> [THE EXERCISE]:
Gather every line that includes the word "from", please.

> [DATA SECTION]:
--- BEGIN ---

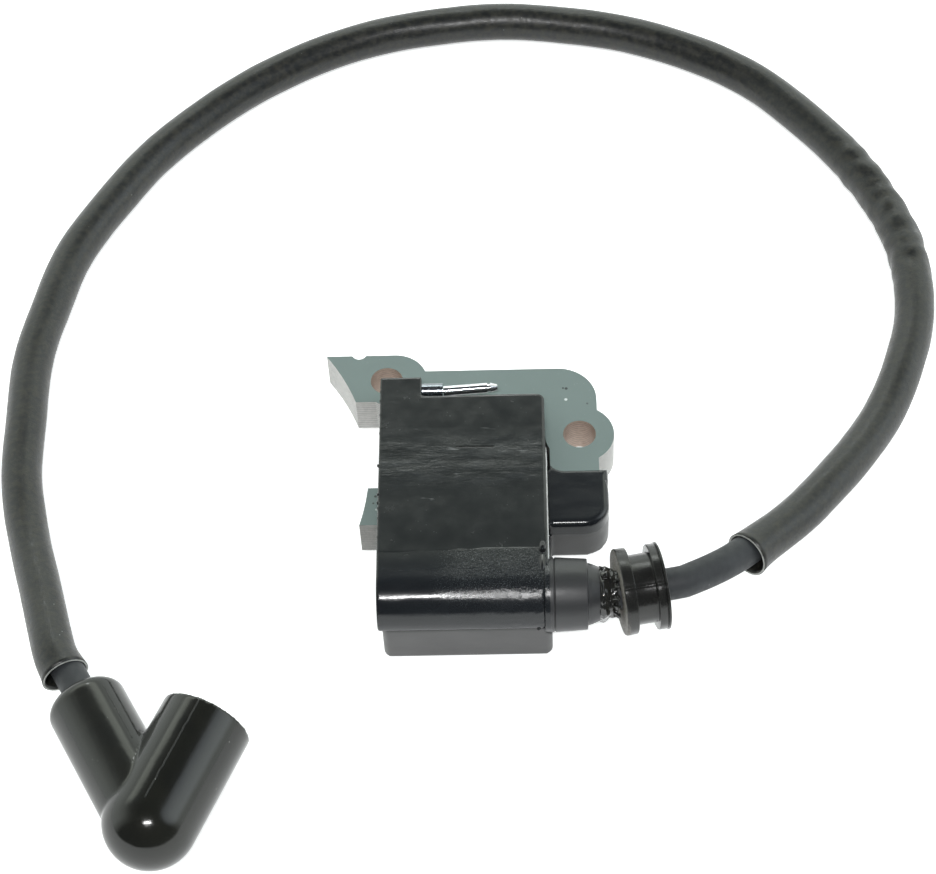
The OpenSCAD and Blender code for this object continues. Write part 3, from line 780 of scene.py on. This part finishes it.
def make_spring():
    side = SOCKET_ARM.cross(Z_AXIS).normalized()
    up = side.cross(SOCKET_ARM)
    points = []
    for k in range(SPRING_TURNS * 28 + 1):
        share = k / (SPRING_TURNS * 28)
        turn = 2 * math.pi * SPRING_TURNS * share
        along = 7.8 - 5.2 * share
        ring = side * math.cos(turn) + up * math.sin(turn)
        points.append(ELBOW + (SOCKET_ARM * along + ring * SPRING_R) * MM)
    points += [on_lead_arm(3.6), on_lead_arm(7.2)]
    piece = make_piece("boot_contact_spring", *skin(tube_rings(points, 12, lambda s, a: SPRING_WIRE_R * MM)))
    return settle(piece, "boot", "spring_steel", LOOKS["spring_steel"], "boot_spring")


# ---------------------------------------------------------------- case, resin, tower and grommet
COVER_R = 4
COVER_FILLET = 1.0
upper_low, upper_high = (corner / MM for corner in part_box("case_upper"))
lower_low, lower_high = (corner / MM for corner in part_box("case_lower"))
COVER_FRONT, COVER_BACK = -8.6, 1.7
BAY_RIGHT = -7.35
CASE_BACK = 14
RESIN_FRONT = -15.8
CORNER = 1.3
EDGE_BEVEL = 0.12
TOWER_AXIS = Vector((0, TOWER_MOUTH.y, TOWER_MOUTH.z))


def make_upper_shell():
    def relief(place, normal):
        ripple = ease(place.x, 0, 8) * ease(place.y, -18, -21)
        depth = 0.035 * rough(place, 3.5) + 0.03 * ripple * rough(place, 0.7, 5)
        return normal * depth

    piece = pushed(remeshed(copy_of("case_upper", "case_upper_shell"), 0.25, 3), relief)
    return settle(piece, "module", "case_plastic", LOOKS["case_plastic"], "case_upper")


def make_resin_skin():
    """The resin that was poured over the rim: a thin film with soft edges, dents and burrs."""
    bottom, top = upper_high.z - 0.4, upper_high.z + 0.05
    right, back = upper_high.x - 0.15, CASE_BACK - 0.05
    spans = [
        ((upper_low.x + 0.02, RESIN_FRONT, bottom), (right, back, top)),
        ((upper_low.x + 0.02, CASE_BACK - 1, bottom), (BAY_RIGHT, upper_high.y - 0.05, top)),
    ]
    corner = Vector((right - CORNER, back - CORNER, 0))

    def relief(place, normal):
        shift = Vector((0, 0, 0))
        arm = Vector((place.x - corner.x, place.y - corner.y, 0))
        if arm.x > 0 and arm.y > 0 and arm.length > CORNER:
            shift = arm.normalized() * (CORNER - arm.length)
        if normal.z > 0.3:
            shift.z -= 0.05 * ease(place.y, RESIN_FRONT + 5, RESIN_FRONT + 0.8)
            wave = rough(Vector((place.x * 0.35, place.y, 0)), 2.2, 2)
            band = ease(place.y, -4, 0) * ease(place.y, 7, 4)
            shift.z += 0.04 * rough(place, 6) + 0.05 * wave * band + 0.006 * rough(place, 1.2, 4)
        if place.x < upper_low.x + 0.5:
            burr = max(0, rough(Vector((0, place.y, 0)), 0.9, 7) - 0.15) * 0.55
            shift.x -= burr
        return shift

    piece = pushed(remeshed(boxes("resin_skin", spans), 0.2, 5), relief)
    return settle(piece, "module", "resin", LOOKS["resin"])


def make_lower_shell():
    """The lower case with the large top fillet that the core cover has."""

    def fillet(place, normal):
        if place.x < upper_high.x + 0.7 or place.z < lower_high.z - 2:
            return Vector((0, 0, 0))
        centre = Vector((lower_high.x - COVER_R, COVER_FRONT + COVER_R, 0))
        arm = Vector((place.x - centre.x, place.y - centre.y, 0))
        radius = COVER_FILLET
        if arm.x > 0 and arm.y < 0:
            inside, out = COVER_R - arm.length, arm.normalized()
        else:
            sides = [
                (lower_high.x - place.x, Vector((1, 0, 0)), COVER_FILLET),
                (place.y - COVER_FRONT, Vector((0, -1, 0)), COVER_FILLET),
            ]
            if place.x > lower_high.x - 7:
                sides.append((COVER_BACK - place.y, Vector((0, 1, 0)), 0.45))
            inside, out, radius = min(sides, key=lambda side: side[0])
        under = lower_high.z - place.z
        reach = math.hypot(radius - inside, radius - under)
        if inside > radius or under > radius or reach <= radius:
            return Vector((0, 0, 0))
        scale = radius / reach
        new_inside = radius - (radius - inside) * scale
        new_under = radius - (radius - under) * scale
        return out * (inside - new_inside) + Vector((0, 0, under - new_under))

    piece = pushed(remeshed(copy_of("case_lower", "case_lower_shell"), 0.25, 2), fillet)
    return settle(piece, "module", "case_plastic", LOOKS["case_plastic"], "case_lower")


def make_tower():
    profile = rounded_profile(
        [
            (0, LEAD_HOLE_R), (0, 0.5), (-1, 0.5), (-1, 4.4), (11.5, 4.4), (11.5, 5.7), (12.85, 5.72),
            (12.9, 5.5), (13.02, 5.5), (13.07, 5.68), (17.95, 5.4), (18, 4.75), (18.6, 4.6),
            (20.2, 3.95), (20.2, LEAD_HOLE_R), (0, LEAD_HOLE_R),
        ],
        0.12,
    )

    def wobble(along, angle):
        return 0.03 * noise.noise(Vector((along * 0.8, math.cos(angle) * 3, math.sin(angle) * 3)))

    piece = lathe("lead_tower_shell", profile, TOWER_AXIS, X_AXIS, 128, wobble)
    return settle(piece, "module", "case_plastic", LOOKS["case_plastic"], "lead_tower")


def make_adhesive():
    """A ragged bead of glue round the lead, with strings that reach the grommet."""
    profile = rounded_profile(
        [
            (19.7, LEAD_HOLE_R), (19.6, 4.1), (20.2, 4.3), (20.8, 4.15), (21.3, 3.7), (21.7, 3.75),
            (22.2, 3.5), (22.5, 3.7), (22.6, 2.6), (22.5, LEAD_HOLE_R), (19.7, LEAD_HOLE_R),
        ],
        0.3,
    )

    def ragged(along, angle):
        if along < 19.75:
            return 0
        around = Vector((along * 1.1, math.cos(angle) * 2.2, math.sin(angle) * 2.2))
        return 0.3 * noise.noise(around) + 0.12 * noise.noise(around * 2.7)

    bead = lathe("tower_adhesive_bead", profile, TOWER_AXIS, X_AXIS, 128, ragged)
    settle(bead, "module", "adhesive", LOOKS["adhesive"], "tower_adhesive")
    parts = []
    for k in range(7):
        angle = -0.3 + 0.36 * k
        reach = 3.5 + 0.5 * noise.noise(Vector((k * 1.7, 2, 5)))
        out = Vector((0, -math.sin(angle), math.cos(angle)))
        start = TOWER_AXIS + Vector((21.2, 0, 0)) * MM + out * reach * MM
        end = after_tower(GROMMET_GAP) + out * (reach + 0.3 + 0.35 * (k % 3)) * MM
        middle = start.lerp(end, 0.5) - out * 0.15 * MM
        thick = 0.12 + 0.06 * (k % 4)
        route = smooth_route([start, middle, end], 0.1 * MM)
        parts.append(skin(tube_rings(route, 10, lambda s, a, t=thick: t * (1.7 - 2.4 * s * (1 - s)) * MM)))
        parts.append(drop(tuple(end / MM), (0.2, 0.22 + 0.08 * (k % 3), 0.28), k))
    parts.append(drop((20.6, TOWER_MOUTH.y / MM + 0.6, 14.3), (0.75, 0.7, 0.5), 3))
    strings = merged("tower_adhesive_strings", parts)
    settle(strings, "module", "adhesive", LOOKS["adhesive"])


def make_edge_highlight():
    """A thin pale line along the case's right edge: a painted highlight on that edge."""
    start, end = 3.6, -17.2
    points = []
    for k in range(91):
        y = start + (end - start) * k / 90
        x = upper_high.x + 0.06 + 0.03 * noise.noise(Vector((y * 0.8, 1, 4)))
        points.append(Vector((x, y, upper_high.z - 0.3)) * MM)

    def thickness(share, angle):
        return (0.13 + 0.03 * noise.noise(Vector((share * 30, 2, 2)))) * min(1, 12 * share + 0.2) * MM

    piece = make_piece("case_edge_painted_highlight", *skin(tube_rings(points, 8, thickness)))
    settle(piece, "module", "case_plastic", edge_highlight_look())


def make_resin_drops():
    right = upper_high.x
    spots = [
        ((right - 0.75, -15.2, 15.6), (0.6, 1.0, 0.55)),
        ((right - 0.9, -18, 15.35), (0.55, 1.9, 0.45)),
        ((right - 0.9, -23.6, 13.9), (0.45, 0.5, 0.35)),
        ((right - 0.6, -25.6, 9.3), (0.5, 0.4, 0.45)),
        ((right - 1.6, -25.75, 9.1), (0.3, 0.25, 0.3)),
        ((upper_low.x + 0.1, -4.9, 15.5), (0.25, 0.3, 0.2)),
        ((upper_low.x + 0.05, -6.4, 15.45), (0.2, 0.35, 0.2)),
        ((upper_low.x, 0.6, 15.4), (0.22, 0.3, 0.25)),
    ]
    parts = [drop(centre, radii, seed) for seed, (centre, radii) in enumerate(spots)]
    settle(merged("resin_drops", parts), "module", "resin", drop_look())


def make_grommet():
    profile = rounded_profile(
        [
            (0.1, 2.6), (0, 6.5), (0.25, 6.7), (1.9, 6.65), (1.9, 5.4), (5.1, 5.4), (5.1, 6.6),
            (6.25, 6.6), (6.3, 6.42), (6.42, 6.42), (6.47, 6.78), (6.8, 6.75), (6.8, 2.6), (0.1, 2.6),
        ],
        0.16,
    )
    seam_angle = math.radians(61)

    def wobble(along, angle):
        away = abs((angle - seam_angle + math.pi) % (2 * math.pi) - math.pi)
        ridge = 0.12 * math.exp(-((away / 0.022) ** 2))
        around = Vector((along, math.cos(angle) * 4, math.sin(angle) * 4))
        return ridge + 0.05 * noise.noise(around)

    piece = lathe("grommet_spool", profile, after_tower(GROMMET_GAP), GROMMET_AXIS, 240, wobble)
    return settle(piece, "grommet", "grommet_rubber", LOOKS["grommet_rubber"], "lead_grommet")


# ---------------------------------------------------------------- everything else keeps its CAD shape
def finish_cad_nodes():
    for entry in record["subparts"]:
        node = nodes[entry["node"]]
        if node.hide_render:
            continue
        node.data.materials.clear()
        node.data.materials.append(NODE_LOOKS.get(entry["node"], LOOKS[entry["material_slot"]]))
        bevel = node.modifiers.new("edges", "BEVEL")
        bevel.width = EDGE_BEVEL * MM
        bevel.segments = 2
        bevel.limit_method = "ANGLE"


def make_floor():
    size = 3
    corners = [(-size, -size, 0), (size, -size, 0), (size, size, 0), (-size, size, 0)]
    floor = make_piece("floor", corners, [(0, 1, 2, 3)])
    look = Look("floor", (0.9, 0.9, 0.9), Roughness=0.9)
    look.shader.inputs["Emission Color"].default_value = (0.98, 1, 1, 1)
    look.shader.inputs["Emission Strength"].default_value = 0.65
    floor.data.materials.append(look.material)


# The sine of the elevation, and the studio's light there: pale walls under a dark ceiling.
WALL_STEPS = [
    (0.0, (1.45, 1.55, 1.5)),
    (0.34, (1.4, 1.5, 1.42)),
    (0.6, (0.95, 1.02, 0.96)),
    (0.74, (0.4, 0.43, 0.42)),
    (0.84, (0.17, 0.18, 0.19)),
    (0.95, (0.07, 0.075, 0.08)),
]
BACKDROP = (0.97, 0.99, 0.99)
BACK_STRIP = (1.5, 1.6, 1.4)
DARK_FRONT = (0.09, 0.095, 0.1)
# Each bright patch's direction, the cosines at its edge and where it is full, and its colour
PATCHES = [
    ((0.81, 0.0, 0.586), 0.9, 0.97, (0.95, 1.05, 1.15)),
    ((-0.03, 0.77, 0.637), 0.9975, 0.999, (9, 9.4, 9.6)),
]


def make_world():
    """Light from all round for the gloss; the camera itself sees a plain pale backdrop."""
    world = bpy.data.worlds.new("studio")
    scene.world = world
    world.use_nodes = True
    sky = Nodes(world.node_tree)
    background = sky.tree.nodes["Background"]
    place = sky.add("ShaderNodeTexCoord").outputs["Generated"]
    split = sky.add("ShaderNodeSeparateXYZ", {"Vector": place})
    height, depth = split.outputs["Z"], split.outputs["Y"]
    ramp = sky.add("ShaderNodeValToRGB", {0: height})
    steps = ramp.color_ramp.elements
    steps[0].position, steps[0].color = WALL_STEPS[0][0], (*WALL_STEPS[0][1], 1)
    steps[1].position, steps[1].color = WALL_STEPS[-1][0], (*WALL_STEPS[-1][1], 1)
    for level, colour in WALL_STEPS[1:-1]:
        steps.new(level).color = (*colour, 1)
    front = sky.range(depth, -0.05, -0.4)
    light = sky.mix(front, ramp.outputs[0], DARK_FRONT)
    above, below = sky.range(height, 0.5, 0.57), sky.range(height, 0.76, 0.7)
    strip = sky.times(above, below, sky.range(depth, 0.3, 0.6))
    light = sky.mix(strip, light, BACK_STRIP, "ADD")
    for direction, edge, full, colour in PATCHES:
        inputs = {0: place, 1: Vector(direction)}
        facing = sky.add("ShaderNodeVectorMath", inputs, operation="DOT_PRODUCT").outputs["Value"]
        light = sky.mix(sky.range(facing, edge, full), light, colour, "ADD")
    seen = sky.add("ShaderNodeLightPath").outputs["Is Camera Ray"]
    sky.tree.links.new(sky.mix(seen, light, BACKDROP), background.inputs[0])


lead = make_lead()
sleeve, sleeve_rims = make_sleeve()
boot, boot_lines = make_boot()
spring = make_spring()
grommet = make_grommet()
make_upper_shell()
make_resin_skin()
make_lower_shell()
make_tower()
make_adhesive()
make_resin_drops()
make_edge_highlight()
finish_cad_nodes()
make_floor()
make_world()
make_lights()
scene.view_settings.view_transform = "Standard"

--- END ---

> [SOLUTION TO THE PROBLEM]:
The OpenSCAD and Blender code for this object continues. Write part 3, from line 780 of scene.py on. This part finishes it.
    """Light from all round for the gloss; the camera itself sees a plain pale backdrop."""